Da mesma forma que em “As Duas Faces de um Crime” (1996), outra joia do suspense na conta de Gregory Hoblit, um profissional do direito doido para mostrar serviço é encarregado do caso, com a diferença de que, aqui, é para acusar. Jovem, aplicado e, o principal, ambicioso, William Beachum, como o tenente Nunally, logo se vê cercado pela astúcia diabólica de Crawford, o que as expressões faciais acuradas de Ryan Gosling deixam evidente. Hopkins e Gosling batem uma bola redonda, em que o veterano sempre faz o passe certo para seu parceiro de cena, mas acaba marcando ele mesmo o gol.
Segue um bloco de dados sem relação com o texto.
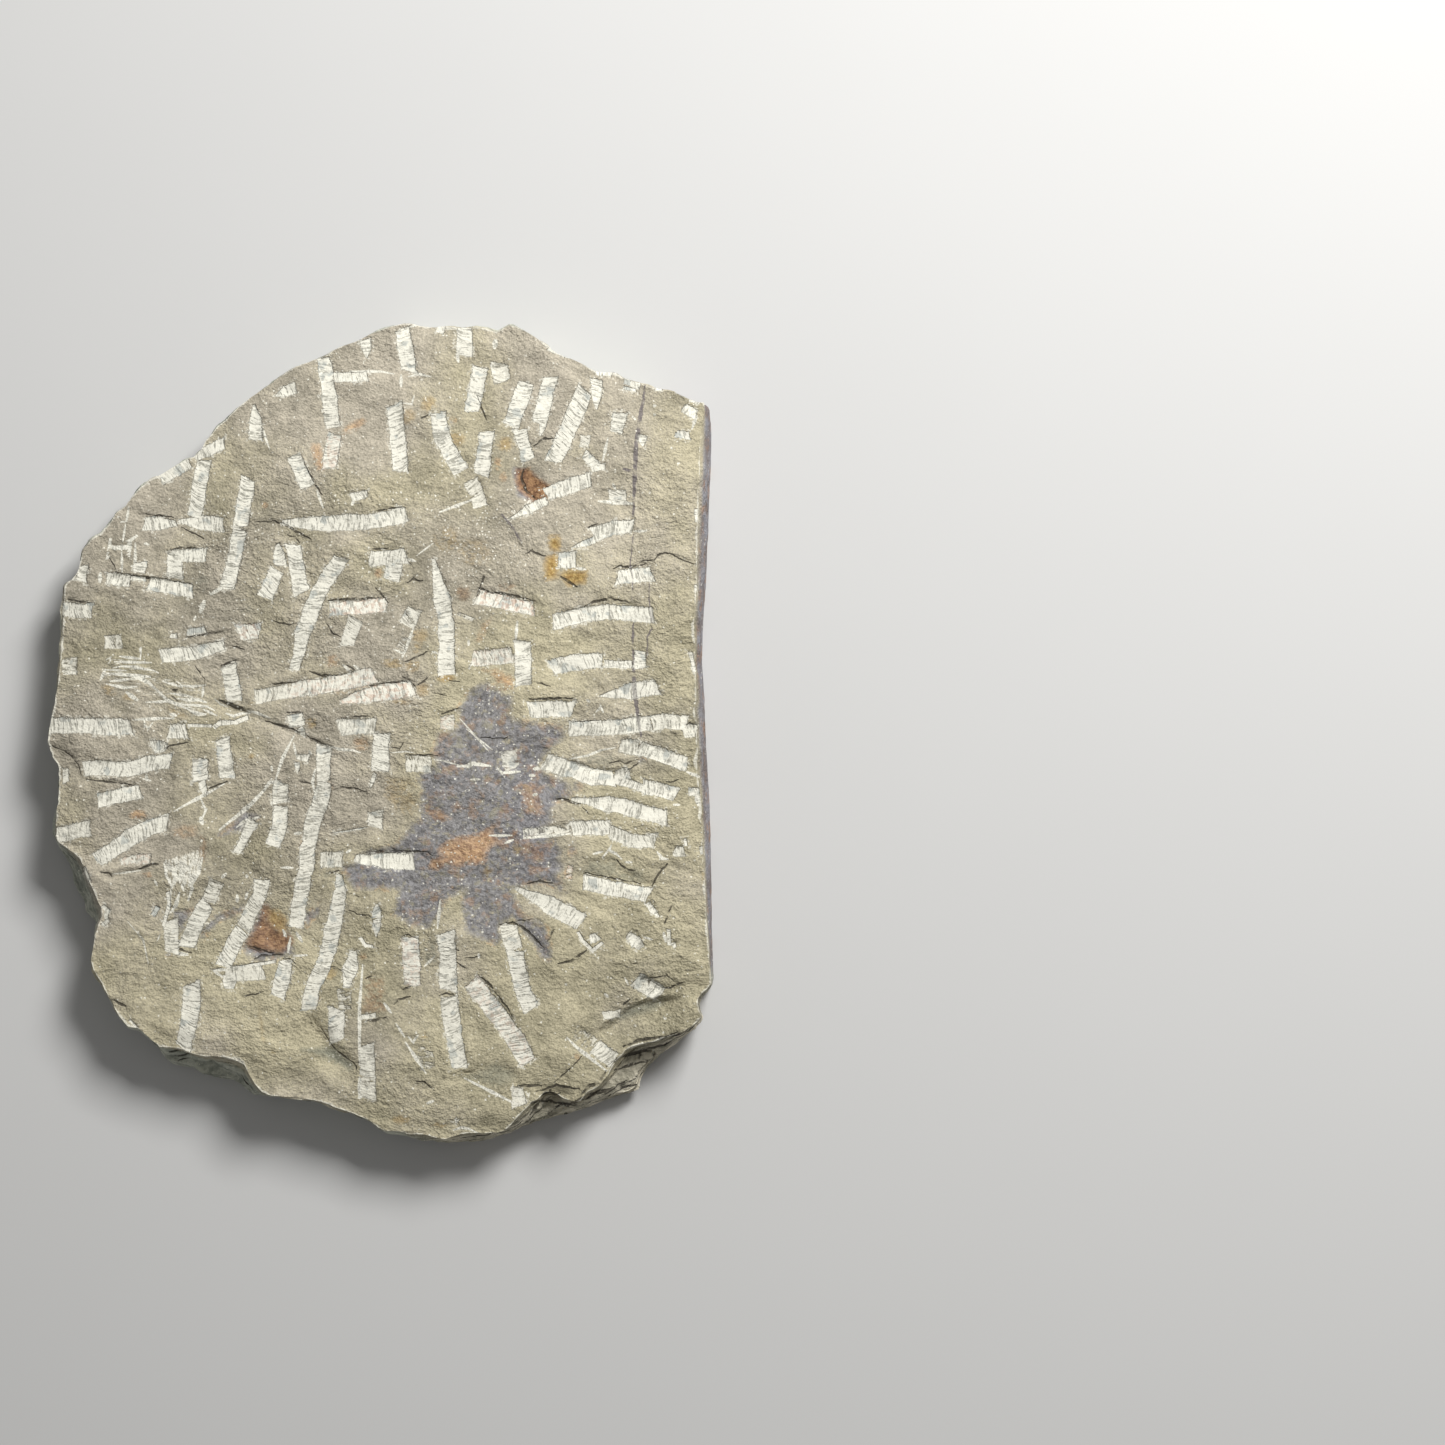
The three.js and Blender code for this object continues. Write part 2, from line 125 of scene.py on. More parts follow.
# The side by bearing, counter-clockwise from +X: the height of its widest point, how strongly it
# steps out as a shelf, and how far the foot is undercut below that point.
SIDE = np.array([
    (-180, 13, 0, 4), (-170, 11, 0, 2.5), (-162, 10, 0, 3), (-158, 6, 0.2, 1.5), (-150, 5, 0.4, 1.5),
    (-144, 12, 0, 3), (-132, 14, 0, 4), (-125, 8, 0.6, 2), (-117, 6, 1, 1.5), (-110, 6, 0.3, 1.5),
    (-102, 14, 0, 4), (-90, 13, 0, 3.5), (-79, 10, 0, 2.5), (-70, 9, 0.3, 2), (-63, 6, 1, 1.5),
    (-53, 6, 1, 2), (-46, 8, 0.8, 2), (-41, 13, 0, 3), (-38, 8, 0, 2), (-36, 2, 0, 0.6),
    (44, 2, 0, 0.6), (50, 14, 0, 3), (65, 15, 0, 4), (80, 13, 0, 2.5), (95, 14, 0, 4.5),
    (110, 12, 0, 3), (125, 15, 0, 5), (140, 13, 0, 3), (155, 14, 0, 4.5), (165, 12, 0, 2.5),
    (180, 13, 0, 4),
])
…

O antagonista apanha o promotor na armadilha banal que lhe prepara sem nenhuma dificuldade, sem dúvida ajudado pela arrogância ingênua de Beachum, que o faz menoscabar a genialidade de Crawford e permite que seja enganado pela própria testemunha que arrolara (o segundo plot twist do enredo), o que arruína seus planos de dar uma guinada na carreira e ir trabalhar para a Wooton Sims, um dos escritórios de advocacia mais prestigiados do país, subordinado a Nikki Gardner — e Beachum acaba mantendo com a personagem de Rosamund Pike um romance moldado pelo pragmatismo de dois tubarões. A despeito de perder também o emprego na Promotoria, ele se resolve por seguir no caso, dispensando os conselhos de Gardner e Joe Labruto, seu superior no serviço público, papel de David Strathairn. É precisamente essa obstinação, tão presente nos anti-heróis — e especialmente nos anti-heróis dos filmes noir — que o redime de todos os enganos anteriores e lhe abre uma brecha para, afinal, incriminar Theodore Crawford, momento em que o jogo recomeça e outro filme viria a propósito.
Se fosse preciso eleger um só trunfo em “Um Crime de Mestre”, este seria, inexoravelmente, a parceria de Anthony Hopkins — ainda cheio de lenha para queimar, como se comprova em “Meu Pai” (2020), de Florian Zeller — e Ryan Gosling, a cada ano mais maduro como artista. A história apenas ornamenta os dois, e por essa razão o filme de Gregory Hoblit vira, hoje se pode dizê-lo, um clássico. Não muito conhecido, uma triste verdade, mas um clássico.